The State House and Senate recently released state capital budget proposals, and both invest a record amount -- $1.1 billion – toward school construction.


The State House and Senate recently released state capital budget proposals, and both invest a record amount — $1.1 billion – toward school construction. Both budget proposals include about $4 billion total in bonds and cash for capital projects during the 2017-19 biennium.

“This budget proposal is designed with Washington students in mind, as it would invest an historic level of support for K-12 reforms,” said Senate Capital Budget Chair Jim Honeyford, R-Sunnyside. “In addition to education, we prioritize projects that focus on helping meet our state’s mental-health needs, mitigate the damage of environmental disasters and preserve and develop existing properties – all while leaving capacity in the budget to address unforeseen future needs.”

The Senate plan includes a total of $1.1 billion would be appropriated for K-12 education-facility construction, renovation or modernization. 

Major investments include:
•  School Construction Assistance Program: $779M in state bonds and $185M from the Common School Construction Account;
•  $17.5M for K-3 class-size reduction grants;
•  $40M for grants to small, rural school districts;
•  $23M for grants to distressed schools; and
•  $26M for skill centers.

The Senate capital budget includes $857M in total appropriations and alternative financing authority for higher-education facilities, including $493M in general-obligation bonds.
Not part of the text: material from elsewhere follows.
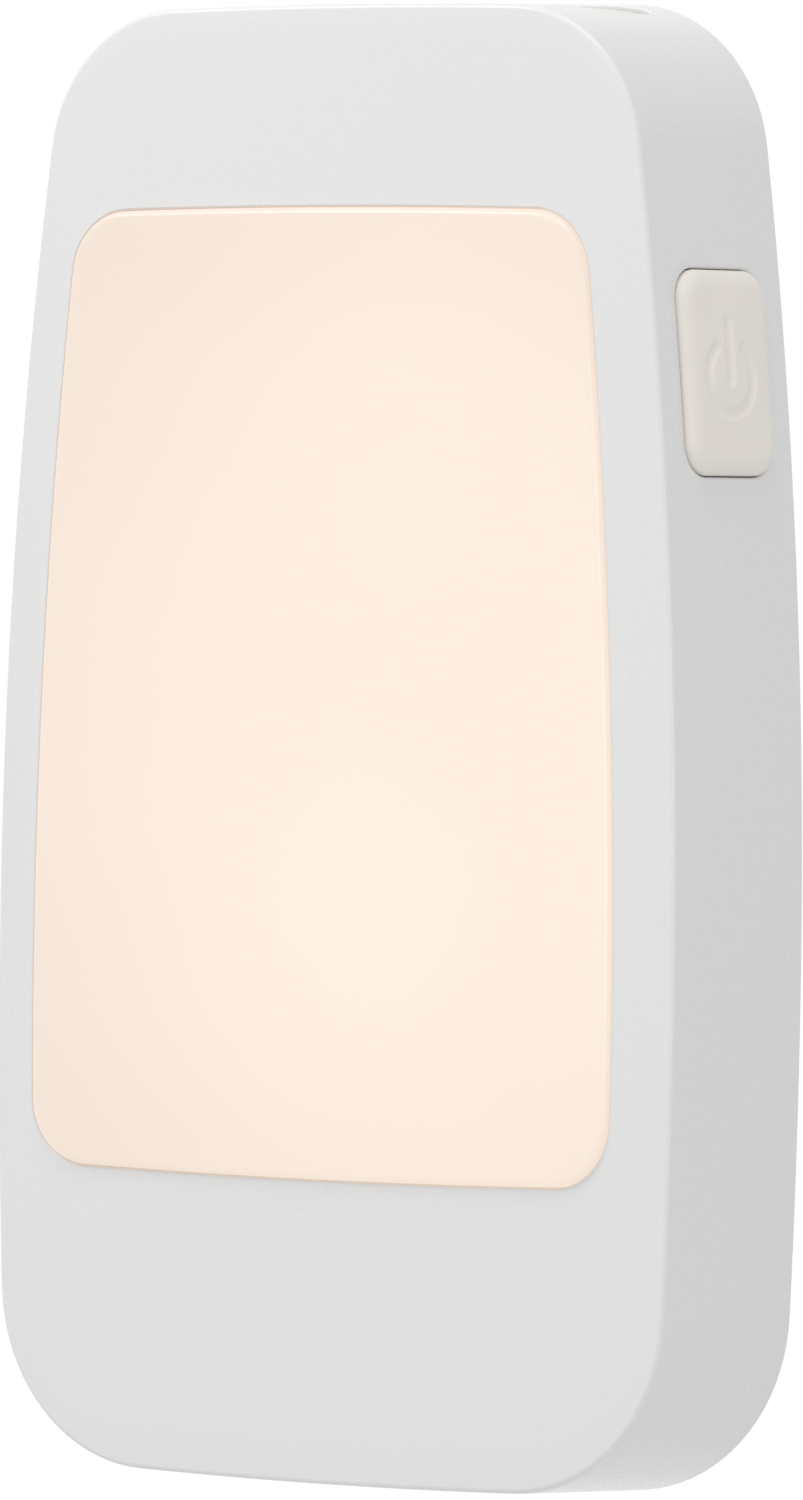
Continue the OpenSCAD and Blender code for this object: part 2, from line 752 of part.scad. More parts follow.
module flashlight_reflector() {
    color([0.8, 0.8, 0.82]) translate([0, torch_y, 0]) difference() {
        translate([0, 0, reflector_bottom]) linear_extrude(torch_reflector_h - seat_gap)
            square([torch_block_w, torch_block_d], center = true);
        hull() {
            translate([0, 0, reflector_top]) linear_extrude(eps)
                square([torch_block_w - 2 * reflector_wall, torch_block_d - 2 * reflector_wall],
                    center = true);
            translate([0, 0, reflector_bottom + led_t]) linear_extrude(eps)
                square([throat_w, throat_d], center = true);
        }
        translate([0, 0, reflector_bottom - cut]) linear_extrude(led_t + cut * 2)
            square(led_side + 2 * bay_gap, center = true);
    }
}

module flashlight_board() {
    color([0.93, 0.94, 0.92]) translate([0, torch_y, torch_board_bottom])
        linear_extrude(led_board_t - seat_gap) square([torch_block_w, torch_block_d], center = true);
}

module flashlight_led() {
    color([1, 0.92, 0.6]) translate([0, torch_y, reflector_bottom - seat_gap]) {
        linear_extrude(led_t) square(led_side, center = true);
        translate([0, 0, led_t - eps]) cylinder(h = phosphor_t + eps, r = phosphor_r);
    }
}

module flashlight_wires() {
    color([0.75, 0.1, 0.1]) for (x = [-torch_lead_x, torch_lead_x])
        lead(x, y_board - lead_d / 2, lead_d / 2, board_top - lead_lap, torch_board_bottom);
}

// ---- Battery ----

module cell(i) {
    x = (i - 2) * cell_pitch;
    color([0.2, 0.45, 0.3]) {
        lead(x, cell_y, cell_d / 2, cells_bottom, cells_top - cell_nub_t);
        lead(x, cell_y, cell_d / 4, cells_top - cell_nub_t - eps, cells_top);
    }
}

module battery_cell_1() cell(1);
module battery_cell_2() cell(2);
module battery_cell_3() cell(3);

// Nickel strips: two ends with a lead, and two bridges between neighbours
module battery_tabs() {
    color([0.75, 0.75, 0.72]) {
        tab_strip(-cell_pitch, -cell_pitch, cells_top);
        tab_strip(-cell_pitch, 0, cells_bottom - tab_strip_t);
        tab_strip(0, cell_pitch, cells_top);
        tab_strip(cell_pitch, cell_pitch, cells_bottom - tab_strip_t);
    }
}

module tab_strip(x0, x1, z) {
    block([x0 - tab_strip_w / 2, cell_y - tab_strip_w / 2, z],
        [x1 - x0 + tab_strip_w, tab_strip_w, tab_strip_t]);
}

module battery_pad() {
    color([0.2, 0.2, 0.21]) block([-pad_w / 2, y_front_in + pad_gap, cells_bottom + pad_inset],
        [pad_w, cell_y - cell_d / 2 - pad_gap * 2 - y_front_in, cell_l - pad_inset * 2]);
}

module battery_wire_red() {
    color([0.75, 0.1, 0.1]) lead(-cell_pitch, y_board - lead_d / 2, lead_d / 2,
        cells_top + tab_strip_t, board_bottom + lead_lap);
}

// The black lead runs up beside the last cell from the tab at its foot
module battery_wire_black() {
    color([0.12, 0.12, 0.12]) lead(cell_pitch + cell_d / 2 - lead_d, y_board - lead_d / 2,
        lead_d / 2, cells_top + tab_strip_t, board_bottom + lead_lap);
}

// ---- Folding plug ----

module plug_cradle() {
    z0 = bay_bottom - cradle_wall;
    z1 = bay_top + cradle_wall;
    color([0.84, 0.84, 0.83]) difference() {
        union() {
            block([-bay_x - cradle_wall, y_cradle_back, z0],
                [(bay_x + cradle_wall) * 2, y_cover_in - seat_gap - y_cradle_back, z1 - z0]);
            block([-cheek_x, y_cradle_back, -barrel_r], [cheek_x * 2,
                y_cover_in - seat_gap - y_cradle_back, barrel_r * 2]);
            for (z = [z0 - tab_h, z1 - eps]) block([-cradle_screw_x - tab_h / 2,
                y_cover_in - seat_gap - tab_t, z], [cradle_screw_x * 2 + tab_h, tab_t, tab_h + eps]);
        }
        plate(y_bay_floor, cut) bay_window();
        trunnion_slot();
        for (x = [-1, 1]) block([x * blade_pitch / 2 - contact_w / 2 - bay_gap, y_cradle_back - cut,
            -blade_w / 4], [contact_w + 2 * bay_gap, y_bay_floor - y_cradle_back + cut * 2,
                z1 + cut + blade_w / 4]);
        for (p = cradle_screw_at) rod(p[0], p[1], small_screw_d / 2 + screw_gap,
            y_cover_in - tab_t - cut, y_cover_in + cut);
    }
}

// Round seat for the trunnions, open towards the rear cover
module trunnion_slot() {
    r = trunnion_r + trunnion_gap;
    translate([-cheek_x - cut, barrel_y, 0]) rotate([0, 90, 0])
        cylinder(h = (cheek_x + cut) * 2, r = r);
    block([-cheek_x - cut, barrel_y, -r], [(cheek_x + cut) * 2, -barrel_y, r * 2]);
}

module cradle_screws() {
    color([0.7, 0.7, 0.72]) for (p = cradle_screw_at)
        screw(p[0], p[1], y_cover_in - seat_gap - tab_t - small_head_t, small_head_d / 2,
            small_head_t, small_screw_d / 2, tab_t, -1);
}

module plug_carrier() {
    l = barrel_half_l;
    color([0.84, 0.84, 0.83]) difference() {
        union() {
            translate([-l, barrel_y, 0]) rotate([0, 90, 0]) cylinder(h = l * 2, r = barrel_r);
            translate([-cheek_x + bay_gap, barrel_y, 0]) rotate([0, 90, 0])
                cylinder(h = (cheek_x - bay_gap) * 2, r = trunnion_r);
        }
        for (s = [-1, 1]) blade_blank(s, blade_l, cut);
        for (a = [0, 90]) translate([0, barrel_y, 0]) rotate([a, 0, 0])
            block([-detent_w / 2 - bay_gap, -barrel_r, barrel_r - detent_flat],
                [detent_w + bay_gap * 2, barrel_r * 2, cut]);
    }
}

// The blade's flat form without its hole, which the barrel is moulded round
module blade_blank(s, l, tail_grow) {
    x = s * blade_pitch / 2 - blade_t / 2;
    tip = l - barrel_y;
    shoulder = tip - blade_chamfer;
    tail = -tail_reach - tail_grow;
    half_w = blade_w / 2;
    translate([x, barrel_y, 0]) rotate([90, 0, 90]) linear_extrude(blade_t) polygon([
        [-neck_l, -half_w], [shoulder, -half_w], [tip, blade_chamfer - half_w],
        [tip, half_w - blade_chamfer], [shoulder, half_w], [-neck_l, half_w],
        [-neck_l, tail_w / 2], [tail, tail_w / 2], [tail, -tail_w / 2], [-neck_l, -tail_w / 2]]);
}

module blade(s) {
    color([0.83, 0.8, 0.7]) difference() {
        blade_blank(s, blade_l, 0);
        translate([s * blade_pitch / 2 - blade_t, blade_l - blade_hole_from_tip, 0]) rotate([0, 90, 0])
            cylinder(h = blade_t * 2, r = blade_hole_d / 2);
    }
}

module blade_left() blade(-1);
module blade_right() blade(1);

// Leaf that meets the blade's tail when the plug is out, and runs to the main board
module contact(s) {
    x = s * blade_pitch / 2 - contact_w / 2;
    y = barrel_y - barrel_r - bay_gap;
    z_riser = cutout_top + 1;
    color([0.8, 0.55, 0.35]) {
        block([x, y - contact_t, -tail_w / 2], [contact_w, contact_t, z_riser + tail_w / 2]);
        block([x, y - contact_t, z_riser - contact_t], [contact_w, y_board - y + contact_t, contact_t]);
        block([x, y_board - contact_t, z_riser - contact_t], [contact_w, contact_t, contact_foot]);
    }
}

module contact_left() contact(-1);
module contact_right() contact(1);

// Leaf that rests over the barrel's flats and holds the plug out or folded
module detent_spring() {
    color([0.75, 0.75, 0.77]) block([-detent_w / 2, y_bay_floor + seat_gap, barrel_r + bay_gap],
        [detent_w, y_cover_in - seat_gap * 2 - y_bay_floor, detent_t]);
}

front_shell();
rear_cover();
cover_screws();
diffuser();
reflector_tray();
led_board();
night_led_upper();
night_led_lower();
light_sensor();
main_board();
board_screws();
mains_capacitor();
smoothing_capacitor();
rectifier();
controller_chip();
inductor();
fuse_resistor();
led_header();
tact_switch();
switch_plunger();
power_button();
flashlight_lens();
flashlight_reflector();
flashlight_led();
flashlight_board();
flashlight_wires();
battery_cell_1();
battery_cell_2();
battery_cell_3();
battery_tabs();
battery_pad();
battery_wire_red();
battery_wire_black();
plug_cradle();
cradle_screws();
plug_carrier();
blade_left();
blade_right();
contact_left();
contact_right();
detent_spring();
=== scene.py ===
import json
import math
from collections import namedtuple

import bmesh
import bpy
from mathutils import Matrix, Vector

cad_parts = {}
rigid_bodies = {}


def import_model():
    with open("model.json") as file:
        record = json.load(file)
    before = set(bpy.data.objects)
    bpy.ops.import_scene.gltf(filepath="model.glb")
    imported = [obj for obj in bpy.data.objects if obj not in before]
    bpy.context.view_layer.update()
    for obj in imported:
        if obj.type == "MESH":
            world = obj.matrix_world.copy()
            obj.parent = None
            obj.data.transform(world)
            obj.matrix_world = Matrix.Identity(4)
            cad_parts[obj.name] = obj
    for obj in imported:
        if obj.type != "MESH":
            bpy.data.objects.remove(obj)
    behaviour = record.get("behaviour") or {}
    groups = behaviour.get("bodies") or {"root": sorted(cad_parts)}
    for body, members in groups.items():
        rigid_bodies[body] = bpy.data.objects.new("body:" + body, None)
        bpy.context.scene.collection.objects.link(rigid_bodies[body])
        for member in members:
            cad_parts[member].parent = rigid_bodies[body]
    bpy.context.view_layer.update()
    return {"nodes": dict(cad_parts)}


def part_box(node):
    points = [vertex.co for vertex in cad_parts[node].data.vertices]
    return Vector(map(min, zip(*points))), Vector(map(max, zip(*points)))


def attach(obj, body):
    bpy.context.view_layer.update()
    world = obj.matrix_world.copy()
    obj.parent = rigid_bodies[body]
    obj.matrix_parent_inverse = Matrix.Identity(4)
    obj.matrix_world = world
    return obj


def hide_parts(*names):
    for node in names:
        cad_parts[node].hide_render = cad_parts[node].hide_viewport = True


for leftover in list(bpy.data.objects):
    bpy.data.objects.remove(leftover)
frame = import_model()

# ---- Camera ----
# The night light is seen through a long lens, from its right side and a little from above,
# with the lens turned a hair off level. The numbers come from fitting its outline, in metres.
camera_azimuth = math.radians(35.82)
camera_elevation = math.radians(1.046)
camera_roll = math.radians(0.756)
camera_distance = 0.94
camera_aside = 0.00049
camera_below = 0.00043
camera_focal_px = 12700
photo_height_px = 1500
film_mm = 36

shell_low, shell_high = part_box("front_shell")
middle = (shell_low + shell_high) / 2
sight = Vector((
    -math.sin(camera_azimuth) * math.cos(camera_elevation),
    math.cos(camera_azimuth) * math.cos(camera_elevation),
    -math.sin(camera_elevation),
))
level_right = Vector((math.cos(camera_azimuth), math.sin(camera_azimuth), 0))
level_up = level_right.cross(sight)
camera_right = level_right * math.cos(camera_roll) + level_up * math.sin(camera_roll)
camera_up = level_up * math.cos(camera_roll) - level_right * math.sin(camera_roll)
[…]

Of the total spending authority, $428M would go to the community and technical college system and $429M to Washington’s public four-year institutions.

The state’s water needs are also an area of emphasis. The Senate plan contains $112.5M for flood-control and water-supply projects, and well as $164M for drinking-water loans and grants, $220M for the Water Pollution Control Revolving Program and $35M for the Centennial Clean Water Program.

Mental-health needs would receive $78 million in the Senate proposal, including:
•  $19M for behavioral health community capacity;
•  Up to $19M from the state’s housing trust fund for behavioral-health investments, to provide 100 housing beds for people with criminal histories, substance-use disorder, and/or mental illness, plus 160 permanent housing beds for people with a history of mental illness;
•  $12.1M for adding 18 beds at the Child Study and Treatment Center operated in Lakewood by the Department of Social and Health Services; and
•  $4.5M in capital improvements and renovations at Western State Hospital in Steilacoom to move towards increasing forensic beds over time.

The Senate budget also would address a shortfall in the environmental-cleanup account funded by the state’s hazardous-substance tax and fully restore the Department of Ecology’s previously delayed cleanup projects. It includes $43M in additional toxic cleanup and prevention, along with $80M for stormwater-related financial assistance.

Other highlights of the Senate proposal include:
•  $97M to fund the current Public Works Assistance Account list in its entirety;
•  $15M for Community Economic Revitalization Board (CERB) grants;
•  Nearly $100M for affordable housing, including $12 million for innovative housing projects;
•  $53M for Washington State Parks’ preservation and facilities repairs;
•  $80M for select Washington Wildlife Recreation Program projects; and
•  $15M for forest-hazard reduction.

The Senate proposal (SB 5086) passed unanimously out of the Senate on March 30. The House version (HB 1075) has similar total dollar amounts compared to the Senate bill but there are a few differences. The House bill passed out of the Capital Budget Committee on April 7 and awaits further action on the House floor. Differences between the measures will be ironed out by a conference committee before being voted on one more time by each chamber.